## Requirement
Write out the material below again, unchanged.

## Provided data
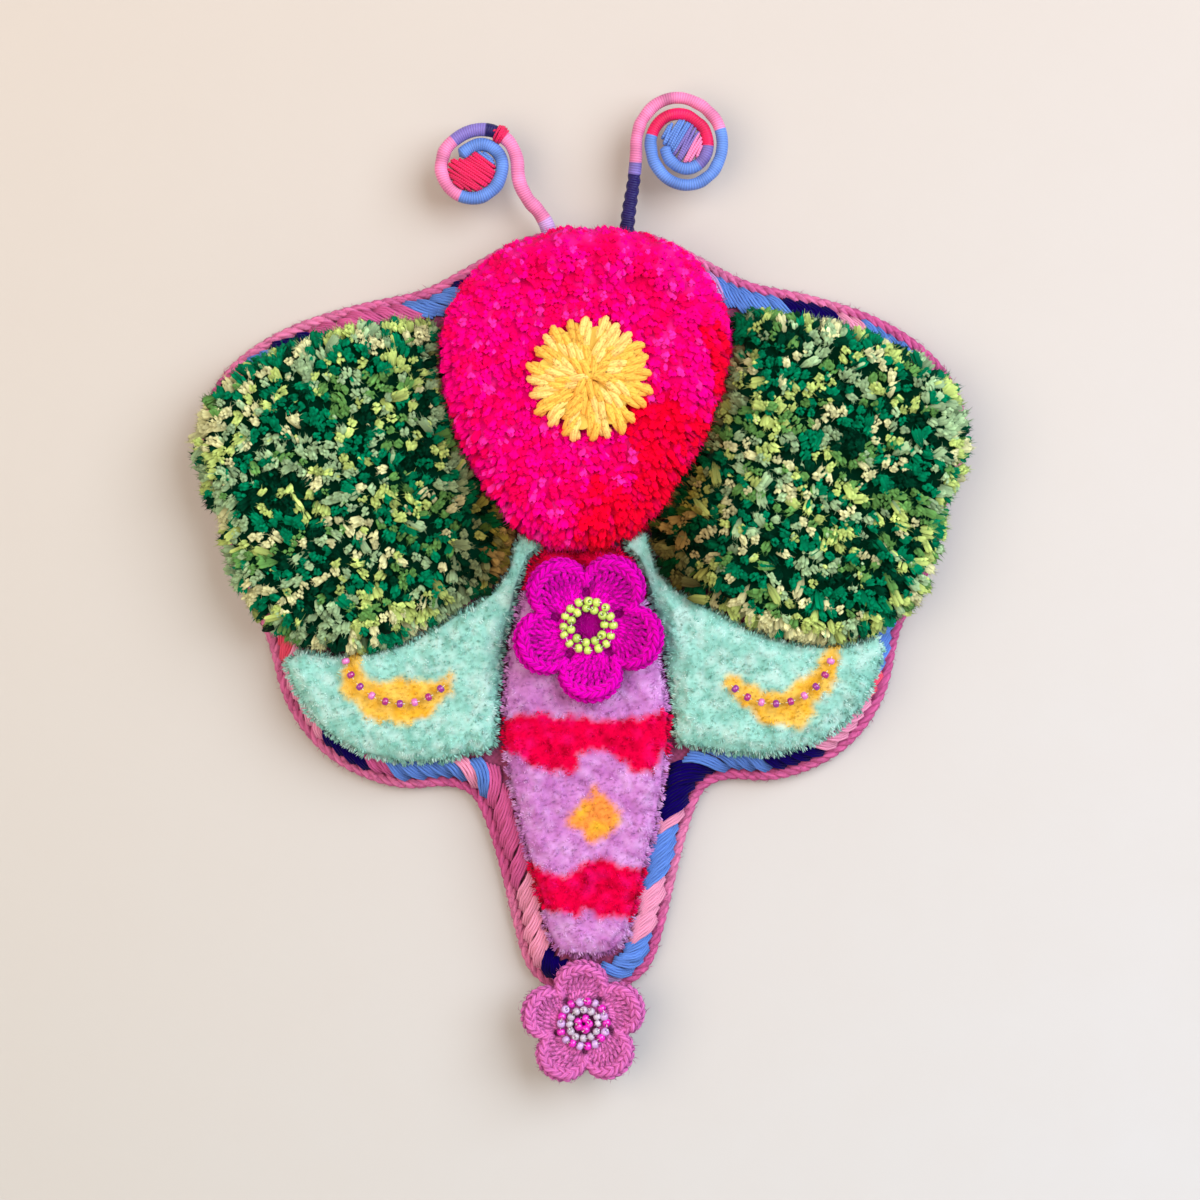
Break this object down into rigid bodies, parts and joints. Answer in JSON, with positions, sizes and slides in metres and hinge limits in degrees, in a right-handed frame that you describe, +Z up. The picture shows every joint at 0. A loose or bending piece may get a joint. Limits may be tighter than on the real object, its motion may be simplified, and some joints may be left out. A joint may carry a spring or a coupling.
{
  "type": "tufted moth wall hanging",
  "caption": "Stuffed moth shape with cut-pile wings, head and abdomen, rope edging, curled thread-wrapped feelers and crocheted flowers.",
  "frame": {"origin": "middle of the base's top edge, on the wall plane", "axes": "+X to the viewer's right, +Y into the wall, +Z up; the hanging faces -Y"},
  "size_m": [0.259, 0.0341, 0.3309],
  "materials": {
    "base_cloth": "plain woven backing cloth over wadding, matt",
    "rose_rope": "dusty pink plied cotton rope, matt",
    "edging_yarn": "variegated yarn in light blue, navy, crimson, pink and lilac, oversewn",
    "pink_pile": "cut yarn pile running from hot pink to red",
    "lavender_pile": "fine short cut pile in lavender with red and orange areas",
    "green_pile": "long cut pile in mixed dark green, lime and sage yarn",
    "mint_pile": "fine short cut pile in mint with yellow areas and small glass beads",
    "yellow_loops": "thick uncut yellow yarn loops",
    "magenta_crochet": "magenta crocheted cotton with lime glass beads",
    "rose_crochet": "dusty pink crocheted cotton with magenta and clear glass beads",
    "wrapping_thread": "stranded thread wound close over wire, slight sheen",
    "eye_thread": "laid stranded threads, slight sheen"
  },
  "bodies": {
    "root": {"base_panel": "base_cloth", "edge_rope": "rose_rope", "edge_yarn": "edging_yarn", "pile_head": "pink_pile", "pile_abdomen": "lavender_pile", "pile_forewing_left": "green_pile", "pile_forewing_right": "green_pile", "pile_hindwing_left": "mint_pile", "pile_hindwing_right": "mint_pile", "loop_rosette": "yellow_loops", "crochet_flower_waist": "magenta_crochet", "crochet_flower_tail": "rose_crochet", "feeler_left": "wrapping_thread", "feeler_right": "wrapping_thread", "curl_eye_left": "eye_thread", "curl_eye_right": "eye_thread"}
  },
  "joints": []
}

## Exercise response
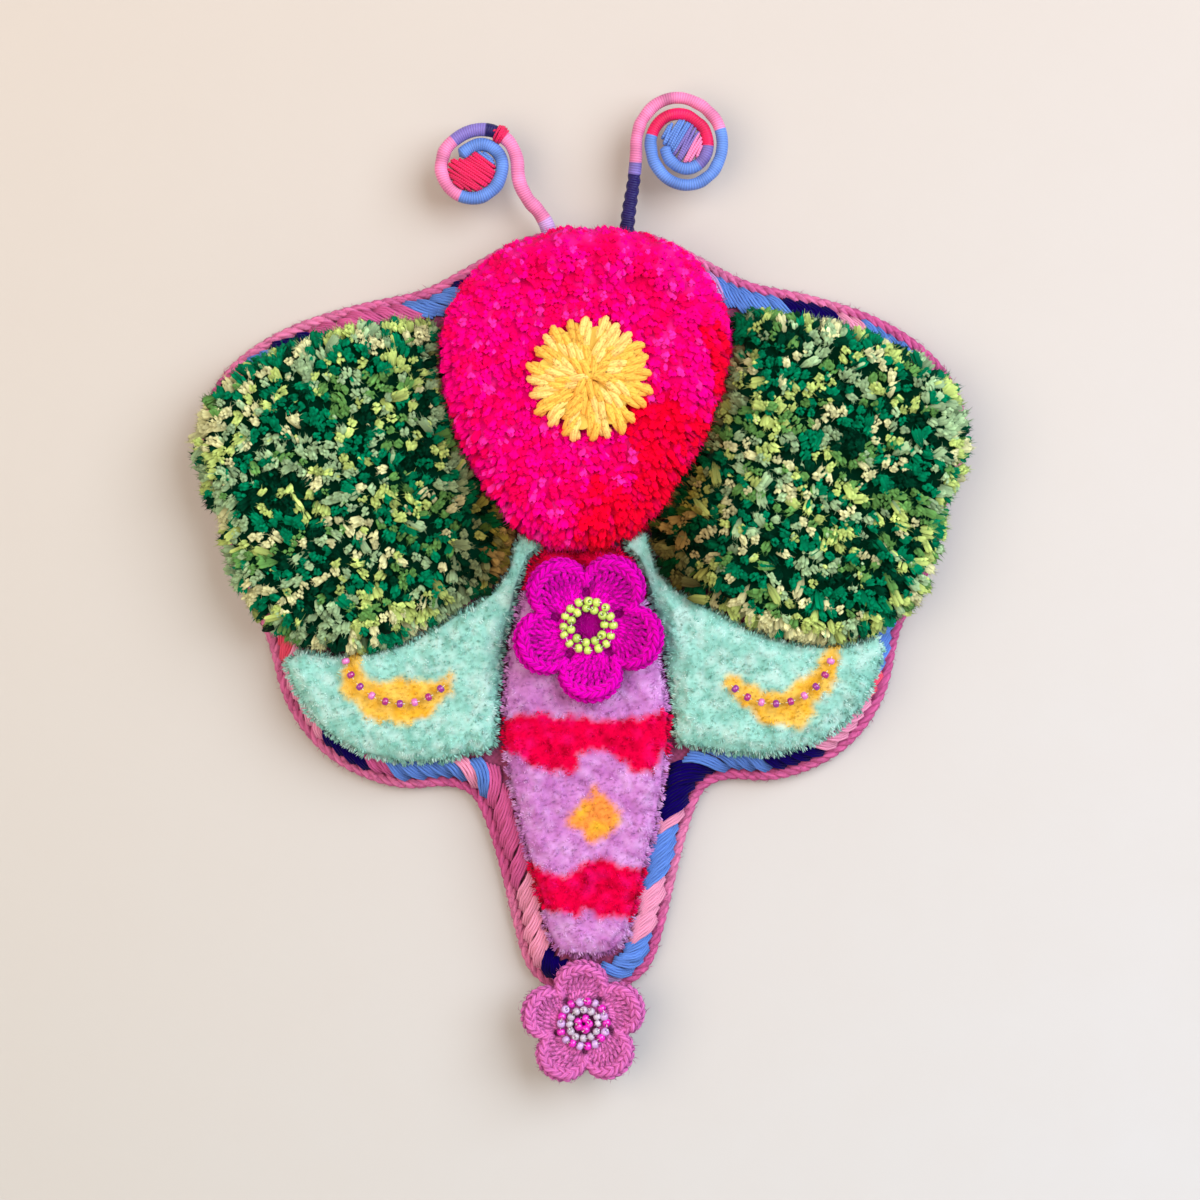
Break this object down into rigid bodies, parts and joints. Answer in JSON, with positions, sizes and slides in metres and hinge limits in degrees, in a right-handed frame that you describe, +Z up. The picture shows every joint at 0. A loose or bending piece may get a joint. Limits may be tighter than on the real object, its motion may be simplified, and some joints may be left out. A joint may carry a spring or a coupling.
{
  "type": "tufted moth wall hanging",
  "caption": "Stuffed moth shape with cut-pile wings, head and abdomen, rope edging, curled thread-wrapped feelers and crocheted flowers.",
  "frame": {"origin": "middle of the base's top edge, on the wall plane", "axes": "+X to the viewer's right, +Y into the wall, +Z up; the hanging faces -Y"},
  "size_m": [0.259, 0.0341, 0.3309],
  "materials": {
    "base_cloth": "plain woven backing cloth over wadding, matt",
    "rose_rope": "dusty pink plied cotton rope, matt",
    "edging_yarn": "variegated yarn in light blue, navy, crimson, pink and lilac, oversewn",
    "pink_pile": "cut yarn pile running from hot pink to red",
    "lavender_pile": "fine short cut pile in lavender with red and orange areas",
    "green_pile": "long cut pile in mixed dark green, lime and sage yarn",
    "mint_pile": "fine short cut pile in mint with yellow areas and small glass beads",
    "yellow_loops": "thick uncut yellow yarn loops",
    "magenta_crochet": "magenta crocheted cotton with lime glass beads",
    "rose_crochet": "dusty pink crocheted cotton with magenta and clear glass beads",
    "wrapping_thread": "stranded thread wound close over wire, slight sheen",
    "eye_thread": "laid stranded threads, slight sheen"
  },
  "bodies": {
    "root": {"base_panel": "base_cloth", "edge_rope": "rose_rope", "edge_yarn": "edging_yarn", "pile_head": "pink_pile", "pile_abdomen": "lavender_pile", "pile_forewing_left": "green_pile", "pile_forewing_right": "green_pile", "pile_hindwing_left": "mint_pile", "pile_hindwing_right": "mint_pile", "loop_rosette": "yellow_loops", "crochet_flower_waist": "magenta_crochet", "crochet_flower_tail": "rose_crochet", "feeler_left": "wrapping_thread", "feeler_right": "wrapping_thread", "curl_eye_left": "eye_thread", "curl_eye_right": "eye_thread"}
  },
  "joints": []
}